AI development and deployment should consider long-term sustainability. This includes:

  • Reducing AI's carbon footprint through energy-efficient computing.
  • Using AI for social good, such as healthcare, education, and climate change mitigation.
  • Encouraging ethical AI research and innovation.

The Role of Regulation & Ethical AI Frameworks

Governments and industry leaders are increasingly focusing on AI regulation and ethical guidelines to prevent misuse. Examples include:

  • The European Union AI Act – Establishes strict compliance measures for high-risk AI applications.
  • NIST AI Risk Management Framework – Aims to standardize AI governance and risk assessment.
  • OECD AI Principles – Promote human-centric AI development on a global scale.

Why Responsible AI Matters

As AI continues to shape industries like finance, healthcare, cybersecurity, and governance, ensuring responsible AI is crucial to:

  • Building public trust in AI systems.
  • Preventing ethical and legal violations.
  • Reducing unintended consequences, such as biased hiring algorithms or misinformation spread.

Responsible AI: Balancing Innovation with Security and Ethics

Responsible Artificial Intelligence (Responsible AI) is the practice of developing, deploying, and managing AI systems in a way that ensures safety, trustworthiness, and ethical alignment with human values.

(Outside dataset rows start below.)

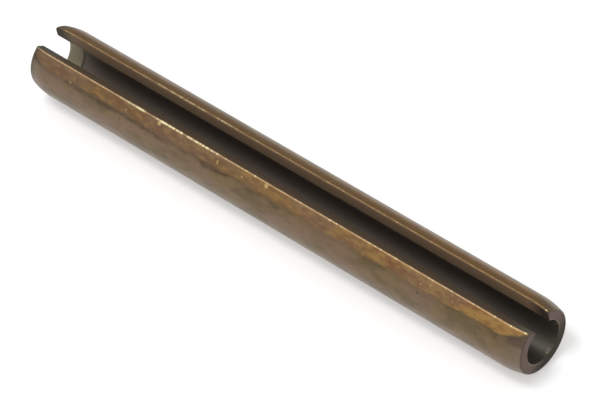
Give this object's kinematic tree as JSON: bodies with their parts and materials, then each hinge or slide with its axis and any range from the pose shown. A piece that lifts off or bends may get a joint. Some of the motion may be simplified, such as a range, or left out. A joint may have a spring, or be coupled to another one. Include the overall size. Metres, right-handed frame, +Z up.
{
  "type": "spring roll pin",
  "caption": "Slotted tubular spring pin: steel strip rolled to a C section, with rounded, drawn-in ends.",
  "frame": {"origin": "on the resting plane, directly under the middle of the pin's axis", "axes": "+X along the pin's axis, +Z up through the slot, +Y towards the side of the slot with the steeper face"},
  "size_m": [0.09, 0.0104, 0.0102],
  "materials": {
    "oxidised_steel": "hardened spring steel left with its bronze-brown heat-treatment oxide, rubbed bright along the slot edges"
  },
  "bodies": {
    "root": {"spring_pin": "oxidised_steel"}
  },
  "joints": []
}
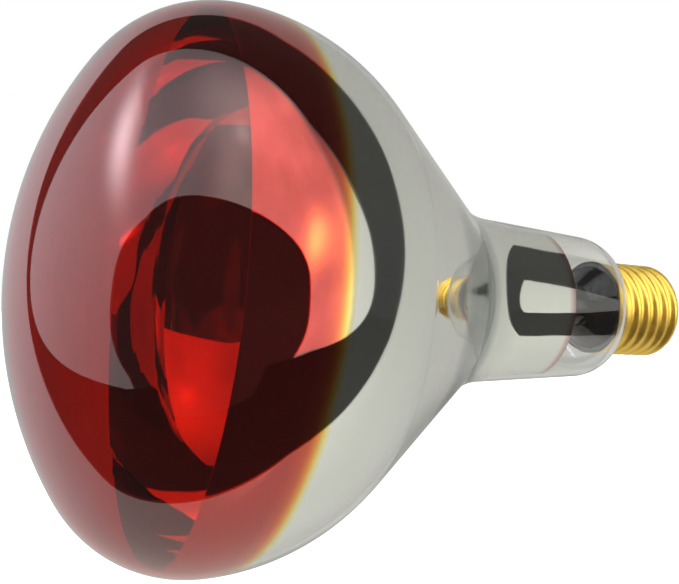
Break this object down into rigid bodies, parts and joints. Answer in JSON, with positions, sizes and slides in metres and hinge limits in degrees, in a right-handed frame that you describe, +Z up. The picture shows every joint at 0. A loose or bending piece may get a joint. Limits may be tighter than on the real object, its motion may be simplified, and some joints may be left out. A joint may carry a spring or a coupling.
{
  "type": "infrared heat lamp bulb",
  "caption": "Blown-glass reflector heat lamp with a ruby-stained domed face, mirrored bowl, straight neck and a brass Edison screw cap.",
  "frame": {"origin": "tip of the solder on the cap's centre contact, on the lamp's axis", "axes": "+Y along the lamp's axis, out of the cap and away from the domed face; +Z up with the lamp lying level; +X to its right seen from the face"},
  "size_m": [0.125, 0.1861, 0.125],
  "materials": {
    "clear_glass": "clear blown glass, very smooth",
    "ruby_film": "fired ruby stain, gloss",
    "mirror_film": "vapour-laid aluminium, bright",
    "cap_brass": "rolled sheet brass, bright with light handling marks",
    "contact_brass": "stamped brass, dull",
    "solder": "soft solder, dull and slightly lumpy",
    "black_glass": "black vitreous insulator, gloss",
    "cement": "cured basing cement, matt",
    "stem_glass": "clear lead glass, fire-polished",
    "tungsten": "drawn tungsten, dark grey",
    "molybdenum": "drawn molybdenum wire, grey",
    "nickel_wire": "nickel-plated wire, bright",
    "copper_wire": "copper-clad wire, dull"
  },
  "bodies": {
    "lamp": {"base_insulator": "black_glass", "basing_cement": "cement", "centre_contact": "contact_brass", "centre_solder": "solder", "exhaust_tube": "stem_glass", "filament_coil": "tungsten", "filament_hook_1": "molybdenum", "filament_hook_2": "molybdenum", "filament_hook_3": "molybdenum", "filament_hook_4": "molybdenum", "glass_envelope": "clear_glass", "inner_lead_left": "nickel_wire", "inner_lead_right": "nickel_wire", "mirror_coating": "mirror_film", "outer_lead_centre": "copper_wire", "outer_lead_side": "copper_wire", "ruby_stain": "ruby_film", "screw_shell": "cap_brass", "seal_wire_left": "copper_wire", "seal_wire_right": "copper_wire", "side_weld": "solder", "stem_flare": "stem_glass", "stem_press": "stem_glass", "support_button": "stem_glass", "support_rod": "stem_glass"}
  },
  "joints": []
}
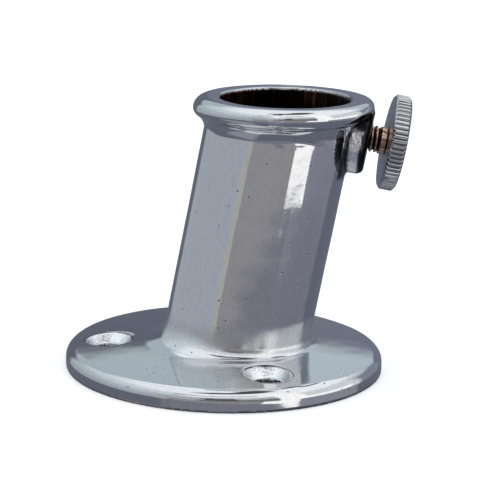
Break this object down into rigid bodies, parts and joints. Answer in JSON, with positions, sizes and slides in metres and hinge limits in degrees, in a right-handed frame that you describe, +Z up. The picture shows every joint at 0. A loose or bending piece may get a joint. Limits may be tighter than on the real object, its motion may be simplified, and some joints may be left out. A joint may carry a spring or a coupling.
{
  "type": "stanchion base",
  "caption": "Leaning socket on a round deck flange, cast in chromed brass with a rolled rim, with a knurled thumb screw in a side lug that clamps a 16 mm pole.",
  "frame": {"origin": "centre of the round flange's flat underside, on the deck", "axes": "+Z up from the deck; +X the way the socket leans, which is the side of the thumb screw"},
  "size_m": [0.0435, 0.041, 0.036],
  "materials": {
    "chrome_plate": "polished plating over cast or turned brass, with small pits",
    "turned_brass": "bare turned and threaded brass, lightly tarnished"
  },
  "bodies": {
    "casting": {"socket_casting": "chrome_plate"},
    "stud": {"clamp_stud": "turned_brass"},
    "head": {"knurled_disc": "chrome_plate"}
  },
  "joints": [
    {"name": "screw_travel", "type": "slide", "parent": "casting", "child": "stud", "axis": [0.9848, 0, -0.1736], "range_m": [-0.0012, 0.0018]},
    {"name": "screw_turn", "type": "hinge", "parent": "stud", "child": "head", "pos_m": [0.00654, 0, 0.0324], "axis": [0.9848, 0, -0.1736], "range_deg": [-720, 1080]}
  ],
  "couplings": [
    {"joint": "screw_turn", "follows": "screw_travel", "rad_per_m": 10472}
  ]
}
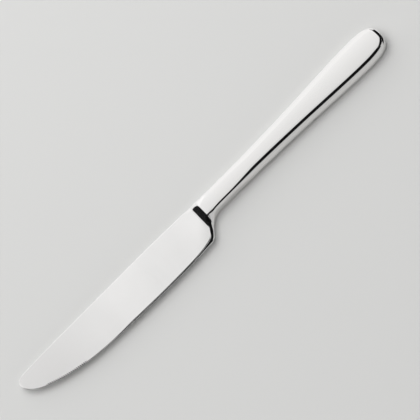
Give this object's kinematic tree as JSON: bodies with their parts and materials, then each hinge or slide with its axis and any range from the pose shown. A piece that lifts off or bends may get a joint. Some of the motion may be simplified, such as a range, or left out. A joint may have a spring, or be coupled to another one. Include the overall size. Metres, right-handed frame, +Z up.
{
  "type": "table knife",
  "caption": "Table knife with a rounded blade, sloped bolster and a hollow, square-sided handle that widens to a rounded butt, in polished steel.",
  "frame": {"origin": "middle of the bounding box, on the surface that the knife lies on", "axes": "+X along the knife to the blade's tip, +Y across it to the cutting edge, +Z up from the side that it lies on"},
  "size_m": [0.23, 0.0224, 0.0075],
  "materials": {
    "blade_steel": "mirror-polished stainless steel",
    "handle_steel": "mirror-polished stainless steel",
    "braze": "brazing alloy, as cast",
    "cement": "set filling cement"
  },
  "bodies": {
    "root": {"blade": "blade_steel", "handle_shell_front": "handle_steel", "handle_shell_back": "handle_steel", "seam_braze": "braze", "neck_braze": "braze", "handle_cement": "cement"}
  },
  "joints": []
}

While AI has the potential to revolutionize industries, it also introduces significant security risks that must be addressed to prevent misuse, data breaches, and malicious exploitation.

Key Security Risks in AI Systems

1.Adversarial Attacks on AI Models

AI systems, particularly machine learning models, can be manipulated through adversarial attacks, where malicious actors introduce subtle changes to input data to mislead AI predictions. For example:

  • Fraudulent transactions bypassing AI-based fraud detection.
  • Fraudulent transactions bypassing AI-based fraud detection.
  • Tampered audio fooling voice authentication models.

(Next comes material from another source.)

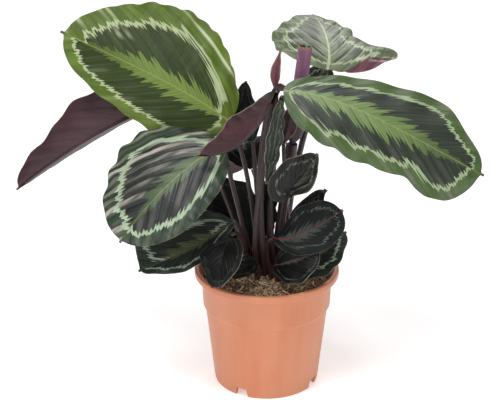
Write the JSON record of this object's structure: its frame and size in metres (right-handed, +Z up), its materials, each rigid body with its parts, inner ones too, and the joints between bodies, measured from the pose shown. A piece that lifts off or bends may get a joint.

Mitigation: Implementing robust AI model security, adversarial training, and anomaly detection mechanisms.

2.Data Poisoning Attacks

Since AI models rely on data for learning, attackers can manipulate datasets to introduce biases or vulnerabilities. Poisoned training data can lead to:

  • Biased decision-making in hiring algorithms.
  • False positives/negatives in cybersecurity threat detection.
  • AI-powered misinformation campaigns.

Mitigation: Establishing secure data collection pipelines, vetting data integrity, and using federated learning to minimize direct access to raw data.

3.Model Inversion & Data Leakage

AI models, especially deep learning systems, may inadvertently leak sensitive data used during training. Attackers can extract:

  • Personal information from AI-powered healthcare systems.
  • Proprietary data from corporate AI models.
  • User behaviors from recommendation engines.

Mitigation: Using privacy-preserving techniques such as differential privacy, secure multiparty computation, and federated learning.

4.AI-Powered Cyber Threats

Cybercriminals are leveraging AI to automate and enhance cyberattacks, such as:

  • AI-driven phishing scams that craft highly personalized attacks.
  • Automated malware that adapts in real time to security defenses.
  • Deepfake scams used for fraud, misinformation, and impersonation.

Mitigation: Deploying AI-powered threat detection, ethical hacking practices, and cybersecurity awareness programs.

5.AI Supply Chain Vulnerabilities

Many AI models rely on third-party tools, open-source libraries, and cloud-based services, which can introduce security risks if compromised. Risks include:

  • Backdoors embedded in AI software updates.
  • Supply chain attacks on AI infrastructure.
  • Cloud-based AI model breaches exposing sensitive data.

Mitigation: Vetting third-party vendors, conducting AI security audits, and implementing zero-trust security models.

6.Unauthorized AI Model Replication & IP Theft

AI models can be reverse-engineered, stolen, or illegally replicated, leading to:

  • Intellectual property (IP) theft from AI companies.
  • AI models being used for unethical or criminal purposes.
  • Loss of competitive advantage in industries investing in AI R&D.

Mitigation: Using encryption, AI model watermarking, and secure API access controls.

Building Secure & Responsible AI Systems

To mitigate these risks, organizations must embed security-first principles into AI development and deployment. Best practices include:

  • Secure AI Model Development: Implement adversarial training and continuous security testing.
  • Data Governance & Privacy Protection: Ensure compliance with data protection laws like GDPR, CCPA, and HIPAA.
  • AI Ethics & Transparency: Maintain audit logs, explainability mechanisms, and human oversight in high-risk applications.
  • Regulatory Compliance & Governance: Adopt AI risk management frameworks like NIST AI RMF and ISO/IEC 42001 for AI security.
  • Continuous Monitoring & Threat Detection: Use AI-driven cybersecurity solutions to monitor real-time threats and model performance.

Final Thoughts

While AI offers immense opportunities for innovation, it also presents unprecedented security challenges that must be proactively addressed. Organizations that embrace Responsible AI with robust security measures will not only protect themselves from cyber threats but also build trust, ensure compliance, and drive sustainable AI adoption.

Quote: Security in AI isn’t optional—it’s a necessity for a responsible and resilient future.